#### [Requirements]
Among the records that follow, find the line with "Continue the build123d" and the line with "frees the tools.". Set down those lines and all lines between them exactly, without adding anything.

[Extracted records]
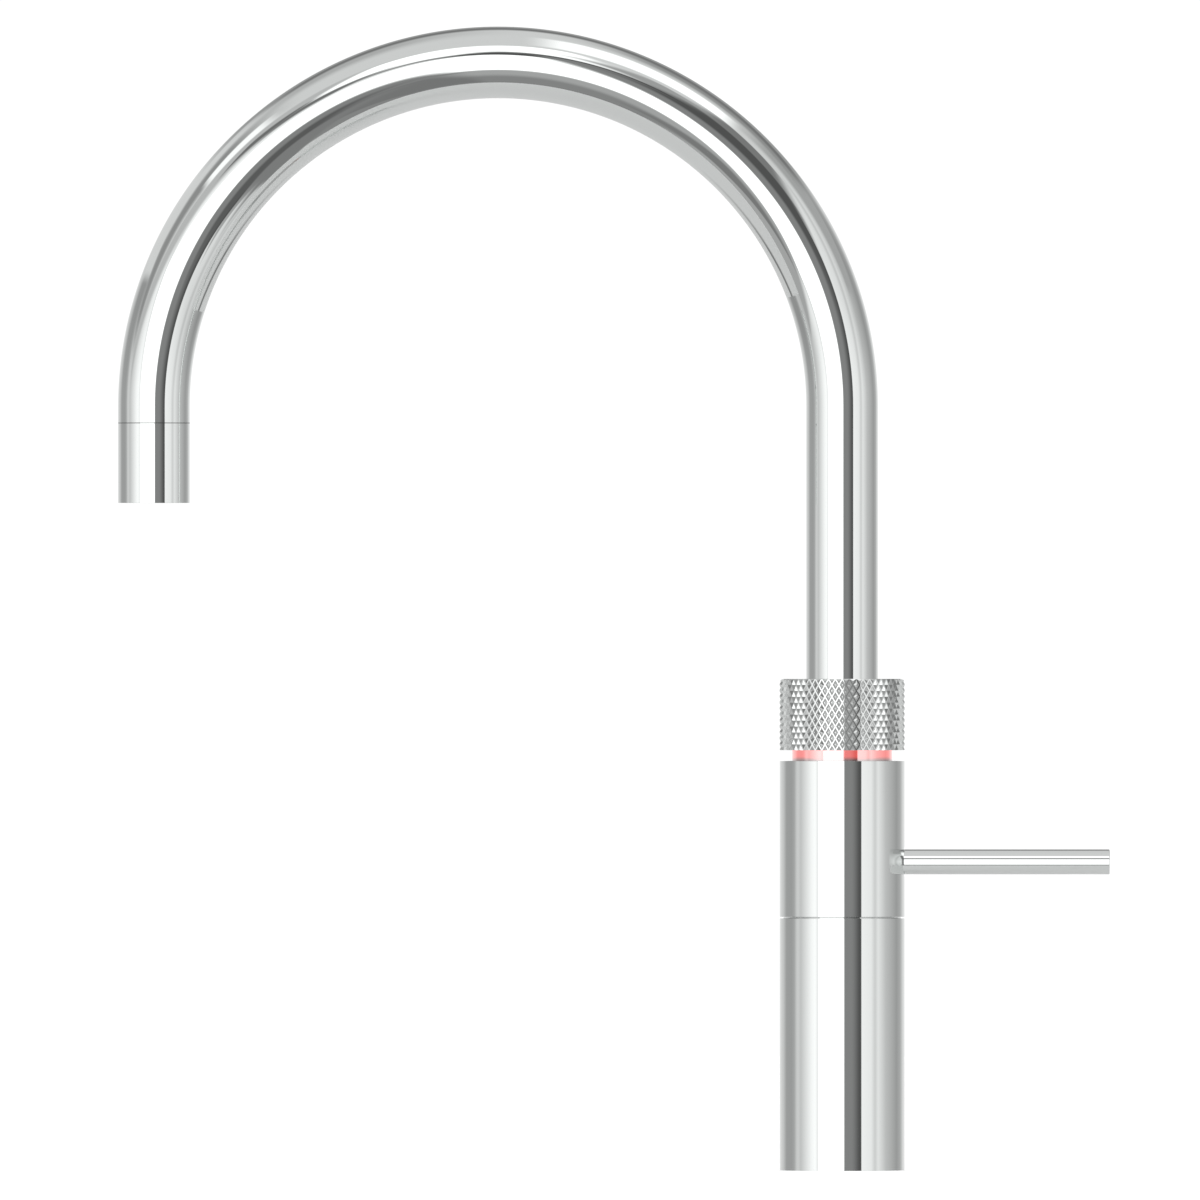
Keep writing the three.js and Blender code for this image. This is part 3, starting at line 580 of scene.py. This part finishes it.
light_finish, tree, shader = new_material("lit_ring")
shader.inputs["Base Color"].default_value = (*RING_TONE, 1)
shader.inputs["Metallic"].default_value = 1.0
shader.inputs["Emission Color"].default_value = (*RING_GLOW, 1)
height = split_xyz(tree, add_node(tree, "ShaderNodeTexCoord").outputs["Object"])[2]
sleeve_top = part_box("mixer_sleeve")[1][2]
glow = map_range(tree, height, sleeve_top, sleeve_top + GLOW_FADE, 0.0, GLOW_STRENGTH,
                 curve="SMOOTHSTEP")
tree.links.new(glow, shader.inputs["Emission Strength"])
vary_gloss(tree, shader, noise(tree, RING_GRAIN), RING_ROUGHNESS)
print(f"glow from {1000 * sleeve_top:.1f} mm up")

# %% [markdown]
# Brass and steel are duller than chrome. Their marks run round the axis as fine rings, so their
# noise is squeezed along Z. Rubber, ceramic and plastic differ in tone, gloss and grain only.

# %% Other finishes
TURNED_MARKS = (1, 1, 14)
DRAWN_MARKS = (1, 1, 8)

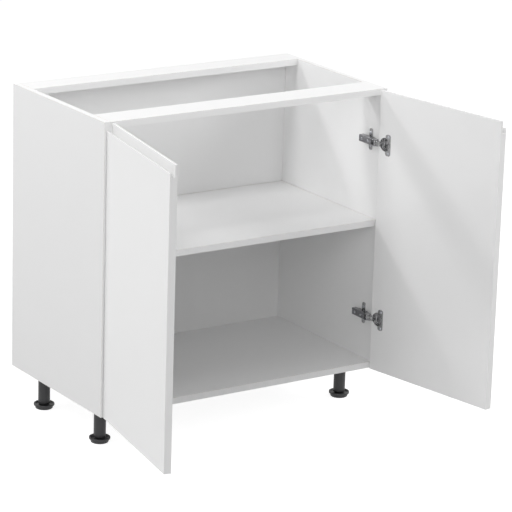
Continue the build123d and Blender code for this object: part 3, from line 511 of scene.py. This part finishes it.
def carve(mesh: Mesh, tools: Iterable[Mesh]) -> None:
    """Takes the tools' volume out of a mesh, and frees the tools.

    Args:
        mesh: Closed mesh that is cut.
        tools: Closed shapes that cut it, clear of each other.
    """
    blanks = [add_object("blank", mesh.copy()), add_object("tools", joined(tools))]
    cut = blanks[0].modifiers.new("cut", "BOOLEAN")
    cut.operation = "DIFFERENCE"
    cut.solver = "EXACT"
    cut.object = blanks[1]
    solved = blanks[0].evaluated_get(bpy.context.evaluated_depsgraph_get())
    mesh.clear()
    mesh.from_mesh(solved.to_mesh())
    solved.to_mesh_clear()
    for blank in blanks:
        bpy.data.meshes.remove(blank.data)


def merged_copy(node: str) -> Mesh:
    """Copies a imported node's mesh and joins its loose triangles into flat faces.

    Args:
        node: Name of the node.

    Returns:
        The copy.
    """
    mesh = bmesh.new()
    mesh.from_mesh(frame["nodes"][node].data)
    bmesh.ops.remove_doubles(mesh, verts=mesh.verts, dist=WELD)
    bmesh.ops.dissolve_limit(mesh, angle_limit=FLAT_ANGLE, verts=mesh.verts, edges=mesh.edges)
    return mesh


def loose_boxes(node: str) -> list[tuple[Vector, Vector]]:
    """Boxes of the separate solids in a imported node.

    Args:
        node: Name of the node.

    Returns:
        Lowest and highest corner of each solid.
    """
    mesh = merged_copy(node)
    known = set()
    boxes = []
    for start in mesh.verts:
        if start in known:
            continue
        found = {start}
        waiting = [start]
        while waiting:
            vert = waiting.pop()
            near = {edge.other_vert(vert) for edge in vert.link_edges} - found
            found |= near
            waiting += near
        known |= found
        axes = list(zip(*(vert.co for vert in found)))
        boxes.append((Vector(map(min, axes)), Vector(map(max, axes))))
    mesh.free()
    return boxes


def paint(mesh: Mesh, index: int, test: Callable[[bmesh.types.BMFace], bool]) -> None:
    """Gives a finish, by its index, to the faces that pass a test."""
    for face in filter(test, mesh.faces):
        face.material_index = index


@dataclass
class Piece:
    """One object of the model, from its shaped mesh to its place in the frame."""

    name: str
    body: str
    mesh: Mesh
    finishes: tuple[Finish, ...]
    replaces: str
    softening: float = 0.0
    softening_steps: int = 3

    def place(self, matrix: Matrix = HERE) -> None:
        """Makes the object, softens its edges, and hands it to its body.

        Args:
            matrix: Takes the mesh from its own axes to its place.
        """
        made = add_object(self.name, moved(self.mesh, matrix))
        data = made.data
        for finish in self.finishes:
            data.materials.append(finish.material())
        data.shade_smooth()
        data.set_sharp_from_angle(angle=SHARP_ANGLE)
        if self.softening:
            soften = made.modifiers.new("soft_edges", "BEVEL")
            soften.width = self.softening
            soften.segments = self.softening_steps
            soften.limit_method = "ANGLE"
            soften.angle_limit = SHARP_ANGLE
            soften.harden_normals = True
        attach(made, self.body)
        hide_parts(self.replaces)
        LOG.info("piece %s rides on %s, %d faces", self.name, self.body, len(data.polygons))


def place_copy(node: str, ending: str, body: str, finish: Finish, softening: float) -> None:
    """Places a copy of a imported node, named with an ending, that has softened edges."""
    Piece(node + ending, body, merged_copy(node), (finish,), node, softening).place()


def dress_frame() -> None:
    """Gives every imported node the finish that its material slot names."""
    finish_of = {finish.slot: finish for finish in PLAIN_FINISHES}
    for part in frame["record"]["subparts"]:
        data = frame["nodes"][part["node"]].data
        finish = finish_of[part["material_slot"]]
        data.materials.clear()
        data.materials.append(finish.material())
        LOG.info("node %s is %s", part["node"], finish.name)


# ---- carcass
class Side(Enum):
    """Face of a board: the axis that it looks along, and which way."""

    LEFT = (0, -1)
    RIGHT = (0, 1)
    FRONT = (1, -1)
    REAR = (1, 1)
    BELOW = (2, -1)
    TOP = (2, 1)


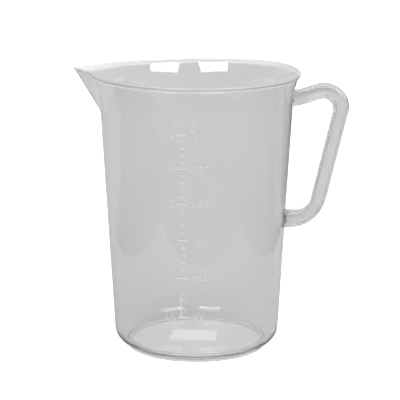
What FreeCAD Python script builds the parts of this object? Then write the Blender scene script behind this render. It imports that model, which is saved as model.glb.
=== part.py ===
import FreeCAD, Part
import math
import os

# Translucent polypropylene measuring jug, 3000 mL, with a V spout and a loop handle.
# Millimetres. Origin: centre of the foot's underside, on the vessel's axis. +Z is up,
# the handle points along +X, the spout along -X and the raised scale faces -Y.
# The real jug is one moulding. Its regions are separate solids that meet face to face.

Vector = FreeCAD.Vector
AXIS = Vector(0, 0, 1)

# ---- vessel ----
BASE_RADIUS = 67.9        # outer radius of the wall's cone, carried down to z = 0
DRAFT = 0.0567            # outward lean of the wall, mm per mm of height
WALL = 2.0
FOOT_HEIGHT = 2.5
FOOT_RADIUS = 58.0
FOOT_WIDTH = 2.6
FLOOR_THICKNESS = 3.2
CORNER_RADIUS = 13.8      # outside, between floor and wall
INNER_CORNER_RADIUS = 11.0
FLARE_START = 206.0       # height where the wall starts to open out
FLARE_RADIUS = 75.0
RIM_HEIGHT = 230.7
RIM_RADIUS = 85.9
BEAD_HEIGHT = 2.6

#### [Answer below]
Continue the build123d and Blender code for this object: part 3, from line 511 of scene.py. This part finishes it.
def carve(mesh: Mesh, tools: Iterable[Mesh]) -> None:
    """Takes the tools' volume out of a mesh, and frees the tools.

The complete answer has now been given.